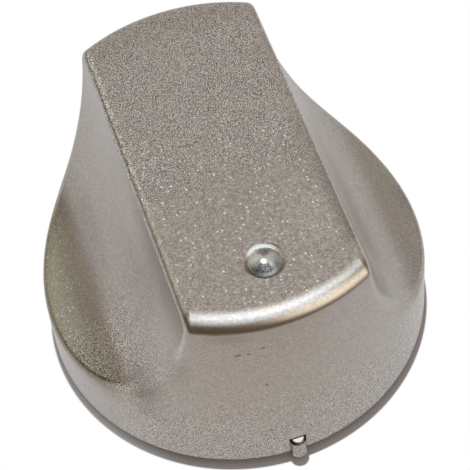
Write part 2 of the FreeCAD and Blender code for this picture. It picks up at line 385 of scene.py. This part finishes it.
def moulded(name, colour, roughness):
    """Plain plastic, a little cloudy and finely textured."""
    nodes = material(name)
    place = nodes.place()
    cloud = nodes.add("TexNoise", None, place, Scale=0.4, Detail=3.0)
    grain = nodes.add("TexNoise", None, place, Scale=6.0, Detail=1.0)
    tone = 1 + (cloud - 0.5) * 0.5 + (grain - 0.5) * 0.3
    bump = nodes.add("Bump", Strength=0.15, Distance=0.02 * MM, Height=grain)
    shader = nodes.add(
        "BsdfPrincipled", Base_Color=nodes.scaled(colour, tone),
        Roughness=roughness + (cloud - 0.5) * 0.2, Normal=bump,
    )
    return nodes.finish(shader)


def spring_steel():
    """Strip steel, drawn lengthwise: along the spindle."""
    nodes = material("spring_steel")
    x, y, z = nodes.along(nodes.place())
    drawn = nodes.add("CombineXYZ", None, x * 8, y * 8, z * 0.3)
    streaks = nodes.add("TexNoise", None, drawn, Scale=1.0, Detail=3.0)
    colour = nodes.scaled((0.55, 0.55, 0.56), 0.8 + streaks * 0.4)
    shader = nodes.add("BsdfPrincipled", Base_Color=colour, Metallic=1.0, Roughness=0.2 + streaks * 0.2)
    return nodes.finish(shader)


def new_piece(name, shape, finish):
    mesh = bpy.data.meshes.new(name)
    shape.to_mesh(mesh)
    shape.free()
    mesh.materials.append(finish)
    piece = bpy.data.objects.new(name, mesh)
    bpy.context.scene.collection.objects.link(piece)
    return piece


def background_rays(nodes):
    """1 for rays that see a background: from the camera, and by way of metal or glass."""
    seen = nodes.add("LightPath", out="Is Camera Ray")
    mirrored = nodes.add("LightPath", out="Is Glossy Ray")
    through_glass = nodes.add("LightPath", out="Is Transmission Ray")
    return seen.at_least(mirrored).at_least(through_glass)


def add_floor():
    """A sheet of white paper, with the shade that the skirt and the pip throw straight down."""
    nodes = material("white_paper")
    x, y = nodes.along(nodes.place())[:2]
    from_skirt = (x * x + y * y) ** 0.5 - SKIRT_RADIUS
    from_pip = (x * x + (y + SKIRT_RADIUS + 0.2) ** 2) ** 0.5 - PIP_RADIUS
    bare = from_skirt.smooth(0.2, 0.5) * from_pip.smooth(0.0, 0.25)
    shade = nodes.blend(SHADE_LEFT, SHADE_REST, x.smooth(-21, -12))
    paper = nodes.add("BsdfDiffuse", Color=nodes.blend(shade, PAPER_WHITE, bare))
    white = nodes.add("Emission", Color=WHITE, Strength=1.0)
    shader = nodes.add("MixShader", None, background_rays(nodes) * bare, paper, white)
    shape = bmesh.new()
    bmesh.ops.create_grid(shape, x_segments=1, y_segments=1, size=1)
    back = Vector((0, (PAPER_REACH - PAPER_FRONT) / 2, 0)) * MM
    size = Vector((PAPER_REACH, (PAPER_REACH + PAPER_FRONT) / 2, 1)) * MM
    shape.transform(Matrix.Translation(back) @ Matrix.Diagonal(size).to_4x4())
    new_piece("floor", shape, nodes.finish(shader))


def add_studio():
    """The world: a dim room with the soft lights in it, and plain white where the camera looks."""
    nodes = Nodes(bpy.data.worlds.new("studio"), "World")
    bpy.context.scene.world = nodes.owner
    ray = nodes.add("TexCoord", out="Generated")
    light = nodes.add("CombineXYZ", None, *ROOM)
    for azimuth, elevation, width, colour in SOFT_LIGHTS.values():
        towards = direction(azimuth, elevation)
        nearness = nodes.add("VectorMath", {"operation": "DOT_PRODUCT"}, ray, towards, out="Value")
        glow = nearness.smooth(math.cos(math.radians(width)), 1.0)
        light = nodes.add("VectorMath", {"operation": "MULTIPLY_ADD"}, colour, glow, light)
    studio = nodes.add("Background", None, light, 1.0)
    white = nodes.add("Background", None, WHITE, 1.0)
    camera_ray = nodes.add("LightPath", out="Is Camera Ray")
    nodes.finish(nodes.add("MixShader", None, camera_ray, studio, white))


def add_camera():
    back = direction(VIEW_AZIMUTH, VIEW_ELEVATION)
    azimuth, roll = math.radians(VIEW_AZIMUTH), math.radians(VIEW_ROLL)
    level = Vector((math.cos(azimuth), math.sin(azimuth), 0))
    upright = back.cross(level)
    right = level * math.cos(roll) + upright * math.sin(roll)
    up = upright * math.cos(roll) - level * math.sin(roll)
    lens = bpy.data.cameras.new("camera")
    lens.sensor_width = SENSOR_MM
    lens.lens = VIEW_FOCAL_PIXELS / IMAGE_PIXELS * SENSOR_MM
    lens.clip_start = 0.01
    camera = bpy.data.objects.new("camera", lens)
    turn = Matrix((right, up, back)).transposed().to_4x4()
    place = VIEW_AIM + back * VIEW_DISTANCE - right * VIEW_OFFSET[0] - up * VIEW_OFFSET[1]
    camera.matrix_world = Matrix.Translation(place) @ turn
    bpy.context.scene.collection.objects.link(camera)
    bpy.context.scene.camera = camera


for piece, finish in (
    ("knob_body", satin_silver()),
    ("shaft_hub", moulded("hub_plastic", (0.03, 0.03, 0.03), 0.45)),
    ("spindle_spring", spring_steel()),
    ("index_stud", bright_stud()),
):
    pieces[piece].material_slots[0].material = finish

add_floor()
add_studio()
add_camera()

bpy.context.scene.view_settings.view_transform = "Standard"
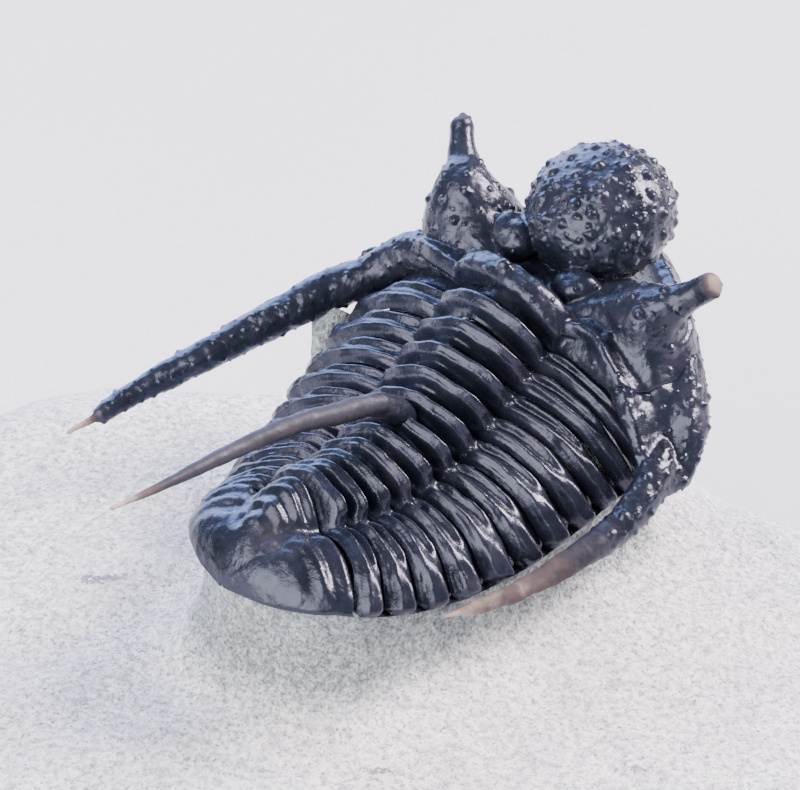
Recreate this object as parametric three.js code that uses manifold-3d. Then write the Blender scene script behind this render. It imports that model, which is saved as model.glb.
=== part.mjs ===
// A fossil of the trilobite Cyphaspis eberhardiei, prepared free of a domed block of pale limestone.
// Millimetres. +Z is up, +Y is towards the head, and +X is the animal's right side.
// The origin is under the middle of the block, on the flat sawn face that it rests on.
//
// The animal is described in its own curved frame. A midline runs from the neck to the tail, and each
// place on it has a station number: 0 is the neck ring, 1 to 11 are the body plates, 12 is the tail.
// At each station a small set of axes says which way is right, forward and up for the animal there.

import * as THREE from "three";
import { mergeVertices } from "three/addons/utils/BufferGeometryUtils.js";
import Module from "manifold-3d";

const wasm = await Module();
wasm.setup();

// Driving dimensions of the block
const BLOCK = { length: 40, width: 48, top: 11.8 };
const DOME_RISE = 1.8;
const DOME_CENTRE = [1, 5];
const BACK_DIP = 1.3;
const ANIMAL_PLACE = [-2.0, 5.2];

// Driving dimensions of the animal
const PLATES = 11;
const MIDDLE = 6;
const BODY_HEIGHT = 16.5;
const PLATE_PITCH = [0.986, -0.124];
const LEAN = [11.2, -28.4, -15.2, 5.8];
const TURN = [0, -8.4, -11.5, 7.7];
const AXIS_WIDTH = [1.83, -0.36, -0.15];
const AXIS_RISE = 0.74;
const AXIS_SPREAD = 1.1;
const AXIS_BELL = 1.4;
const TIP_OUT = [5.44, -1.16, -0.17];
const TIP_DOWN = [1.97, -0.77, 0.46];
const SWEEP = 0.55;
const LEFT_PULL = 0.2;
const SHELL = 0.24;
const CLEARANCE = 0.05;
const NECK_GAP = 0.3;
const AXIS_SHARE = 0.4;
const FLANK_BEND = 1.4;

const UP = new THREE.Vector3(0, 0, 1);

const radians = THREE.MathUtils.degToRad;
const poly = (terms, t) => terms.reduceRight((sum, term) => sum * t + term, 0);
const along = (station) => (station - MIDDLE) / MIDDLE;
const rampUp = (value, low, high) => THREE.MathUtils.smoothstep(value, low, high);
const bell = (value, middle, width) => Math.exp(-(((value - middle) / width) ** 2));
const spread = (count, from = 0, to = 1) =>
  Array.from({ length: count }, (_, i) => from + ((to - from) * i) / (count - 1));

// The axes of the animal at a station, as a rotation matrix.
function axesAt(station) {
  const t = along(station);
  const turn = new THREE.Matrix4().makeRotationZ(radians(poly(TURN, t)));
  const lean = new THREE.Matrix4().makeRotationX(radians(poly(LEAN, t)));
  return turn.multiply(lean);
}

// The midline, found by walking along it in small steps from the middle plate both ways.
function placeOnMidline(station) {
  const steps = 40;
  const place = new THREE.Vector3(ANIMAL_PLACE[0], ANIMAL_PLACE[1], BODY_HEIGHT);
  const step = (station - MIDDLE) / steps;
  for (let i = 0; i < steps; i++) {
    const here = MIDDLE + (i + 0.5) * step;
    const forward = new THREE.Vector3(0, 1, 0).applyMatrix4(axesAt(here));
    place.addScaledVector(forward, -step * poly(PLATE_PITCH, along(here)));
  }
  return place;
}

function frameAt(station) {
  return axesAt(station).setPosition(placeOnMidline(station));
}

// A waypoint given from the middle plate's place on the midline.
const fromMiddle = ([x, y, z]) => new THREE.Vector3(x + ANIMAL_PLACE[0], y + ANIMAL_PLACE[1], z + BODY_HEIGHT);

// Solids from loops of points. Each loop has the same number of points, and runs the same way round.
function loft(loops) {
  const count = loops[0].length;
  const points = loops.flat();
  const faces = [];
  for (let i = 0; i + 1 < loops.length; i++) {
    for (let j = 0; j < count; j++) {
      const a = i * count + j;
      const b = i * count + ((j + 1) % count);
      faces.push(a, b, b + count, a, b + count, a + count);
    }
  }
  for (const [first, flip] of [[0, true], [(loops.length - 1) * count, false]]) {
    const middle = new THREE.Vector3();
    for (let j = 0; j < count; j++) middle.addScaledVector(points[first + j], 1 / count);
    points.push(middle);
    for (let j = 0; j < count; j++) {
      const a = first + j;
      const b = first + ((j + 1) % count);
      faces.push(...(flip ? [b, a, points.length - 1] : [a, b, points.length - 1]));
    }
  }
  const geometry = new THREE.BufferGeometry().setFromPoints(points);
  geometry.setIndex(faces);
  return geometry;
}

function solidOf(geometry) {
  geometry.deleteAttribute("normal");
  geometry.deleteAttribute("uv");
  const merged = mergeVertices(geometry, 1e-4);
  const build = (triVerts) =>
    new wasm.Manifold(
      new wasm.Mesh({ numProp: 3, vertProperties: merged.attributes.position.array, triVerts }),
    );
  const triVerts = new Uint32Array(merged.index.array);
  const made = build(triVerts);
  return made.volume() > 0 ? made : build(triVerts.reverse());
}

function join(solids) {
  return solids.reduce((sum, solid) => sum.add(solid));
}

function meshOf(name, solid, material) {
  const { numProp, numVert, vertProperties, triVerts } = solid.getMesh();
  const places = new Float32Array(numVert * 3);
  for (let i = 0; i < numVert; i++) {
    places.set(vertProperties.subarray(i * numProp, i * numProp + 3), i * 3);
  }
  const geometry = new THREE.BufferGeometry();
  geometry.setAttribute("position", new THREE.BufferAttribute(places, 3));
  geometry.setIndex(new THREE.BufferAttribute(triVerts, 1));
  geometry.computeVertexNormals();
  const mesh = new THREE.Mesh(geometry, material);
  mesh.name = name;
  return mesh;
}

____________

From the listing above, copy all lines holding the word "code".

▸ **Reply**:
Write part 2 of the FreeCAD and Blender code for this picture. It picks up at line 385 of scene.py. This part finishes it.
Recreate this object as parametric three.js code that uses manifold-3d. Then write the Blender scene script behind this render. It imports that model, which is saved as model.glb.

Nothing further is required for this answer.